Another asked about disposal after the 30-year life of the solar panels has ended. The company officials said the company would start a “decommissioning” fund early on in the process and that states already were considering future industry disposal guidelines.
One questioner pointed out that the property taxes generated from the Kewanee farm wouldn’t be that different than the current farmland value, another said the state’s property tax value range was higher for wind developments, and another worried that the solar farms were taking away valuable farmland.
Company officials expanded on the latter topic, saying that they and others are undertaking efforts to identify less valuable and “brownfield” spaces for future solar developments.
Another questioner asked about the glare from the panels and the proximity of the airport, an issue that officials said would be broached during the permitting stage. He said part of their process included working through any Federal Aviation Administration guidelines.
Kim reitered the companies commitment to working with local community colleges to help offer renewable energy job training and education partnerships.
“It’s a new opportunity for young people and people looking for career options,” he said.
Kim admitted to one questioner that the small solar farm in Kewanee could not compete in output with a coal-fired electricity plant, but it could reduce overall dependence on fossil fuels.
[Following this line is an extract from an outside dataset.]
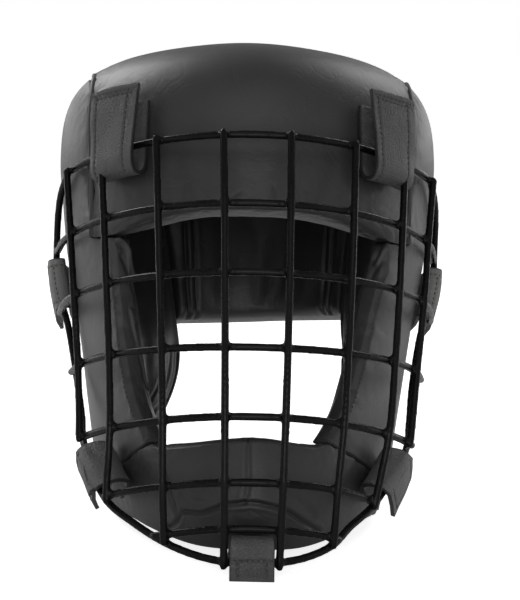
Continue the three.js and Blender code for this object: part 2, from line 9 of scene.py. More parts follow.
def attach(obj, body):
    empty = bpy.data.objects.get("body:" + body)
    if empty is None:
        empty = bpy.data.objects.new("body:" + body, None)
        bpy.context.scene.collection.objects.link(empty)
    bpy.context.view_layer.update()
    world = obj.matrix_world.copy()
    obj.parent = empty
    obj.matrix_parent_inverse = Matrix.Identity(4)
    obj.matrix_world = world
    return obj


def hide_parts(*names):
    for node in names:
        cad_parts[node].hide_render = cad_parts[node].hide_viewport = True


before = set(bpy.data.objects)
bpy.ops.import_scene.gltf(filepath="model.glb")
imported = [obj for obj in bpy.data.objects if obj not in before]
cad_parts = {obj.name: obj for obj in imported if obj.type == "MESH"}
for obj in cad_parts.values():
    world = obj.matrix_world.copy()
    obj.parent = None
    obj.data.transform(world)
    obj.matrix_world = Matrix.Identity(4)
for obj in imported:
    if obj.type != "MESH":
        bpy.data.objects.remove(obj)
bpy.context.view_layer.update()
scene = bpy.context.scene

# The helmet is described upright in millimetres, x to the right, y to the back, z up,
# and the matrix stand leans it back and sets it on the floor in metres.
standing = {"lean": 20, "footY": 127.74, "footZ": -162.74}
stand = (Matrix.Scale(0.001, 4)
         @ Matrix.Translation((0, -standing["footY"], -standing["footZ"]))
         @ Matrix.Rotation(math.radians(-standing["lean"]), 4, "X"))
unstand = stand.inverted()


def moved(points, matrix):
    return np.asarray(points) @ np.array(matrix.to_3x3()).T + np.array(matrix.translation)


def cubicStep(start, rise, leaving, arriving, t):  # part of the way along a smooth step
    square, cube = 3 * rise - 2 * leaving - arriving, leaving + arriving - 2 * rise
    return start + t * (leaving + t * (square + t * cube))


def eased(rows, column, at):  # a table's column at any place along its first one
    i = 0
    while i < len(rows) - 2 and at > rows[i + 1][0]:
        i += 1

    def slope(a, b):
        first, last = rows[max(a, 0)], rows[min(b, len(rows) - 1)]
        return (last[column] - first[column]) / (last[0] - first[0])

    span = rows[i + 1][0] - rows[i][0]
    t = min(max((at - rows[i][0]) / span, 0), 1)
    return cubicStep(rows[i][column], rows[i + 1][column] - rows[i][column],
                     slope(i - 1, i + 1) * span, slope(i, i + 2) * span, t)


def smoothstep(x, low, high):
    t = np.clip((np.asarray(x, float) - low) / (high - low), 0, 1)
    return t * t * (3 - 2 * t)


shell = {"middle": 165, "shoulder": 90, "domeHeight": 69, "frontFullness": 2.7, "sideFullness": 3.6,
         "backReach": 22, "backFrom": 180, "backTo": 265}
shellLevels = [  # height, half width, front, back
    (-158, 50, 70, 246), (-148, 63, 53, 254), (-134, 73, 40, 262), (-112, 81, 34, 268), (-84, 88, 35, 272),
    (-45, 94, 38, 276), (0, 101, 38, 279), (40, 108.5, 38, 280), (72, 112, 40, 280), (90, 114.5, 42, 279)]
heights = np.arange(-158, 91, 1.0)
halfWidths, fronts, backs = [np.array([eased(shellLevels, k, z) for z in heights]) for k in (1, 2, 3)]


def fullness(across, along):
    side = across ** 2 / np.maximum(across ** 2 + along ** 2, 1e-12)
    return shell["frontFullness"] + (shell["sideFullness"] - shell["frontFullness"]) * side ** 2


def shellFill(p):  # 1 on the outer surface, less inside it
    x, y, z = p[..., 0], p[..., 1], p[..., 2]
    level = np.minimum(z, shell["shoulder"])
    edge = np.where(y < shell["middle"], np.interp(level, heights, fronts), np.interp(level, heights, backs))
    across = x / np.interp(level, heights, halfWidths)
    along = (y - shell["middle"]) / (edge - shell["middle"])
    power = fullness(across, along)
    up = np.maximum(z - shell["shoulder"], 0) / shell["domeHeight"]
    return (np.hypot(across, along) ** power + up ** power) ** (1 / power)


def onShell(p):
    fill = shellFill(p)
    z = np.where(p[..., 2] > shell["shoulder"], shell["shoulder"] + (p[..., 2] - shell["shoulder"]) / fill,
                 p[..., 2])
    return np.stack([p[..., 0] / fill, shell["middle"] + (p[..., 1] - shell["middle"]) / fill, z], -1)


def outward(p):
    step = 0.5 * np.eye(3)
    slope = np.stack([shellFill(p + s) - shellFill(p - s) for s in step], -1)
    return slope / np.linalg.norm(slope, axis=-1, keepdims=True)


def footOf(p, passes=6):  # the place on the shell that a point stands straight over
    foot = onShell(p)
    for _ in range(passes):
        out = outward(foot)
        foot = onShell(p - out * np.sum((p - foot) * out, -1, keepdims=True))
    return foot


def ringPoint(angle, z):
    level = min(z, shell["shoulder"])
    edge = np.interp(level, heights, fronts if abs(angle) < 90 else backs)
    turn = math.radians(angle)
    power = fullness(math.sin(turn), math.cos(turn))
    shrink = (1 - (max(z - shell["shoulder"], 0) / shell["domeHeight"]) ** power) ** (1 / power)
    x = shrink * np.interp(level, heights, halfWidths) * math.sin(turn)
    return np.array([x, shell["middle"] - shrink * abs(edge - shell["middle"]) * math.cos(turn), z])


def drawnOver(point):
    shift = shell["backReach"] * smoothstep(point[1], shell["backFrom"], shell["backTo"])
    return onShell(point + np.array([float(shift), 0, 0]))


curveSteps = np.linspace(0, 1, 24, endpoint=False)[:, None]


def curveThrough(points, count):  # evenly spaced places on a smooth line through points
    points = np.asarray(points, float)
    knots = np.concatenate([[0], np.cumsum(np.linalg.norm(np.diff(points, axis=0), axis=1) ** 0.5)])
    slopes = np.gradient(points, knots, axis=0)
    fine = []
    for i in range(len(points) - 1):
        span = knots[i + 1] - knots[i]
        fine.append(cubicStep(points[i], points[i + 1] - points[i], slopes[i] * span, slopes[i + 1] * span,
                              curveSteps))
    fine = np.vstack(fine + [points[-1:]])
    along = np.concatenate([[0], np.cumsum(np.linalg.norm(np.diff(fine, axis=0), axis=1))])
    places = np.linspace(0, along[-1], count)
    return np.stack([np.interp(places, along, fine[:, k]) for k in range(3)], -1)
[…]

“We have to be not a replacement, but another alternative,” he said.
Behling said the company already was considering expanded its local footprint and had scouted “additional projects smaller than this one in this area.”
Kathy Albert, KEDC’s executive director, said she was pleased with the turnout and the discussion about Sunpin’s plans.
“We had a nice cross-section of people and it clarified a lot of things,” she said. “Anything that opens conversations and gets the correct word out there is always positive.”